## begin DATASET SECTION

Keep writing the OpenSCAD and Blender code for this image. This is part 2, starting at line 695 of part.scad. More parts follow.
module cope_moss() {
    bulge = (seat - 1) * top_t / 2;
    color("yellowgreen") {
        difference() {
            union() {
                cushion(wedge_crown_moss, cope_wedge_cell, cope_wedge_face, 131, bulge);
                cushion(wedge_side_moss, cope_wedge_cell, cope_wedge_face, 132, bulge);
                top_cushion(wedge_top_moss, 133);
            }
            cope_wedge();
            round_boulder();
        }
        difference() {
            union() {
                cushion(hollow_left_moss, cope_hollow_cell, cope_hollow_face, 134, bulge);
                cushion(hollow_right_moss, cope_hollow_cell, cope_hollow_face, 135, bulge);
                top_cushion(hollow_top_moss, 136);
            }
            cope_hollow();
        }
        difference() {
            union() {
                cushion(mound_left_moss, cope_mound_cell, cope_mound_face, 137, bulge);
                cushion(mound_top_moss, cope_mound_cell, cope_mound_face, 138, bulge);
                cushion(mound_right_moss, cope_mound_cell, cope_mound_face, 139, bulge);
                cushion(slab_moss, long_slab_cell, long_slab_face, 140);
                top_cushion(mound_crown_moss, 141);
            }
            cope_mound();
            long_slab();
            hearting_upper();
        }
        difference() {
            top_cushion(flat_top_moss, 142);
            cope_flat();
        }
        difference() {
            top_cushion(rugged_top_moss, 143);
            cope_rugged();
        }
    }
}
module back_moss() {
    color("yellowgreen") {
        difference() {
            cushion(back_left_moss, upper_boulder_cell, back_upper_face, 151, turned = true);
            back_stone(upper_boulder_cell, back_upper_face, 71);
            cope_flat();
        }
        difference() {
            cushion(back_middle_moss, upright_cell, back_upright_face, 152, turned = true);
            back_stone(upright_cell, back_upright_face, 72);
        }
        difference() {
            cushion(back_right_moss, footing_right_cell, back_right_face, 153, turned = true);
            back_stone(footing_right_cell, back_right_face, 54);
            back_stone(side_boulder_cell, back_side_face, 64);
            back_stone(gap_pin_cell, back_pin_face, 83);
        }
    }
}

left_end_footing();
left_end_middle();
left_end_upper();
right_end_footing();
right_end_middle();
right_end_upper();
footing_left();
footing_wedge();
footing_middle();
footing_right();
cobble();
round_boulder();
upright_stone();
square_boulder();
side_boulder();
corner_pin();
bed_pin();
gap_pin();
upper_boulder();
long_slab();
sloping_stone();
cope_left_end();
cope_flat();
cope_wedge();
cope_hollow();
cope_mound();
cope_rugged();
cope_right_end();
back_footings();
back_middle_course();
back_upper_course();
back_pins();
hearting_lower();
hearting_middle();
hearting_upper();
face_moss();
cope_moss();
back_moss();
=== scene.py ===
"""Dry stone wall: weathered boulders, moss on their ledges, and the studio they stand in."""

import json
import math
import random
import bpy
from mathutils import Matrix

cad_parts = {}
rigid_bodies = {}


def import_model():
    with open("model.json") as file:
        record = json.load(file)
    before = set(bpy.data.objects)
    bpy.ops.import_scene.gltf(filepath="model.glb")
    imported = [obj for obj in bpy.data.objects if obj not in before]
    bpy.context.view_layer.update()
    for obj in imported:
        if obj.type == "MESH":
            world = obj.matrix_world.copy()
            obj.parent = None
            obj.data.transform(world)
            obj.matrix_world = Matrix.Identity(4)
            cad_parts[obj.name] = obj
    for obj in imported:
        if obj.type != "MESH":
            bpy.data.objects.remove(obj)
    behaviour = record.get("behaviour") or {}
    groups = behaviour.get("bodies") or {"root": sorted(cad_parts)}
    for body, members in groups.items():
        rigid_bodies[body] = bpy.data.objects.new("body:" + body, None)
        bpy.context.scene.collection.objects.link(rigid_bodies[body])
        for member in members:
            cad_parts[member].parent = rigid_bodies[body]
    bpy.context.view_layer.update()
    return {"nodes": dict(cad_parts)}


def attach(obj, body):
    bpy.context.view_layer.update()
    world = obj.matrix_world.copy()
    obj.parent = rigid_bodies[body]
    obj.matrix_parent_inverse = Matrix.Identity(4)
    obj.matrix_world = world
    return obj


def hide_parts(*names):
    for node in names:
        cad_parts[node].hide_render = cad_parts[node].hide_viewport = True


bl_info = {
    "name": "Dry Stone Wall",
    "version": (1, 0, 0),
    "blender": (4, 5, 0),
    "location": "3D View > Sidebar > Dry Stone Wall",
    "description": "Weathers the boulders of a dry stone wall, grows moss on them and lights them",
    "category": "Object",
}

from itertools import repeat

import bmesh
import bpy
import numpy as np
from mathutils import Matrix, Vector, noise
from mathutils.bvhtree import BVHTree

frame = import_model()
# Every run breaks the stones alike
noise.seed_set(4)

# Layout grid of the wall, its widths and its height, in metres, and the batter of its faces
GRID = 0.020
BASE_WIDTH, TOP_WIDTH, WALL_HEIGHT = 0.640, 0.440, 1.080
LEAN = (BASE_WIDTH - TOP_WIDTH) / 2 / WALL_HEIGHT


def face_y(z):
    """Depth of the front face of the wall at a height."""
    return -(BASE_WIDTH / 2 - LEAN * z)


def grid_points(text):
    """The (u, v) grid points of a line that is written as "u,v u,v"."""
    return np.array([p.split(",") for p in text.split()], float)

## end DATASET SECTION

## SHORT TASK
Extract the complete data, matching each line exactly.

## RESPONSE TO THIS EXERCISE
Keep writing the OpenSCAD and Blender code for this image. This is part 2, starting at line 695 of part.scad. More parts follow.
module cope_moss() {
    bulge = (seat - 1) * top_t / 2;
    color("yellowgreen") {
        difference() {
            union() {
                cushion(wedge_crown_moss, cope_wedge_cell, cope_wedge_face, 131, bulge);
                cushion(wedge_side_moss, cope_wedge_cell, cope_wedge_face, 132, bulge);
                top_cushion(wedge_top_moss, 133);
            }
            cope_wedge();
            round_boulder();
        }
        difference() {
            union() {
                cushion(hollow_left_moss, cope_hollow_cell, cope_hollow_face, 134, bulge);
                cushion(hollow_right_moss, cope_hollow_cell, cope_hollow_face, 135, bulge);
                top_cushion(hollow_top_moss, 136);
            }
            cope_hollow();
        }
        difference() {
            union() {
                cushion(mound_left_moss, cope_mound_cell, cope_mound_face, 137, bulge);
                cushion(mound_top_moss, cope_mound_cell, cope_mound_face, 138, bulge);
                cushion(mound_right_moss, cope_mound_cell, cope_mound_face, 139, bulge);
                cushion(slab_moss, long_slab_cell, long_slab_face, 140);
                top_cushion(mound_crown_moss, 141);
            }
            cope_mound();
            long_slab();
            hearting_upper();
        }
        difference() {
            top_cushion(flat_top_moss, 142);
            cope_flat();
        }
        difference() {
            top_cushion(rugged_top_moss, 143);
            cope_rugged();
        }
    }
}
module back_moss() {
    color("yellowgreen") {
        difference() {
            cushion(back_left_moss, upper_boulder_cell, back_upper_face, 151, turned = true);
            back_stone(upper_boulder_cell, back_upper_face, 71);
            cope_flat();
        }
        difference() {
            cushion(back_middle_moss, upright_cell, back_upright_face, 152, turned = true);
            back_stone(upright_cell, back_upright_face, 72);
        }
        difference() {
            cushion(back_right_moss, footing_right_cell, back_right_face, 153, turned = true);
            back_stone(footing_right_cell, back_right_face, 54);
            back_stone(side_boulder_cell, back_side_face, 64);
            back_stone(gap_pin_cell, back_pin_face, 83);
        }
    }
}

left_end_footing();
left_end_middle();
left_end_upper();
right_end_footing();
right_end_middle();
right_end_upper();
footing_left();
footing_wedge();
footing_middle();
footing_right();
cobble();
round_boulder();
upright_stone();
square_boulder();
side_boulder();
corner_pin();
bed_pin();
gap_pin();
upper_boulder();
long_slab();
sloping_stone();
cope_left_end();
cope_flat();
cope_wedge();
cope_hollow();
cope_mound();
cope_rugged();
cope_right_end();
back_footings();
back_middle_course();
back_upper_course();
back_pins();
hearting_lower();
hearting_middle();
hearting_upper();
face_moss();
cope_moss();
back_moss();
=== scene.py ===
"""Dry stone wall: weathered boulders, moss on their ledges, and the studio they stand in."""

import json
import math
import random
import bpy
from mathutils import Matrix

cad_parts = {}
rigid_bodies = {}


def import_model():
    with open("model.json") as file:
        record = json.load(file)
    before = set(bpy.data.objects)
    bpy.ops.import_scene.gltf(filepath="model.glb")
    imported = [obj for obj in bpy.data.objects if obj not in before]
    bpy.context.view_layer.update()
    for obj in imported:
        if obj.type == "MESH":
            world = obj.matrix_world.copy()
            obj.parent = None
            obj.data.transform(world)
            obj.matrix_world = Matrix.Identity(4)
            cad_parts[obj.name] = obj
    for obj in imported:
        if obj.type != "MESH":
            bpy.data.objects.remove(obj)
    behaviour = record.get("behaviour") or {}
    groups = behaviour.get("bodies") or {"root": sorted(cad_parts)}
    for body, members in groups.items():
        rigid_bodies[body] = bpy.data.objects.new("body:" + body, None)
        bpy.context.scene.collection.objects.link(rigid_bodies[body])
        for member in members:
            cad_parts[member].parent = rigid_bodies[body]
    bpy.context.view_layer.update()
    return {"nodes": dict(cad_parts)}


def attach(obj, body):
    bpy.context.view_layer.update()
    world = obj.matrix_world.copy()
    obj.parent = rigid_bodies[body]
    obj.matrix_parent_inverse = Matrix.Identity(4)
    obj.matrix_world = world
    return obj


def hide_parts(*names):
    for node in names:
        cad_parts[node].hide_render = cad_parts[node].hide_viewport = True


bl_info = {
    "name": "Dry Stone Wall",
    "version": (1, 0, 0),
    "blender": (4, 5, 0),
    "location": "3D View > Sidebar > Dry Stone Wall",
    "description": "Weathers the boulders of a dry stone wall, grows moss on them and lights them",
    "category": "Object",
}

from itertools import repeat

import bmesh
import bpy
import numpy as np
from mathutils import Matrix, Vector, noise
from mathutils.bvhtree import BVHTree

frame = import_model()
# Every run breaks the stones alike
noise.seed_set(4)

# Layout grid of the wall, its widths and its height, in metres, and the batter of its faces
GRID = 0.020
BASE_WIDTH, TOP_WIDTH, WALL_HEIGHT = 0.640, 0.440, 1.080
LEAN = (BASE_WIDTH - TOP_WIDTH) / 2 / WALL_HEIGHT


def face_y(z):
    """Depth of the front face of the wall at a height."""
    return -(BASE_WIDTH / 2 - LEAN * z)


def grid_points(text):
    """The (u, v) grid points of a line that is written as "u,v u,v"."""
    return np.array([p.split(",") for p in text.split()], float)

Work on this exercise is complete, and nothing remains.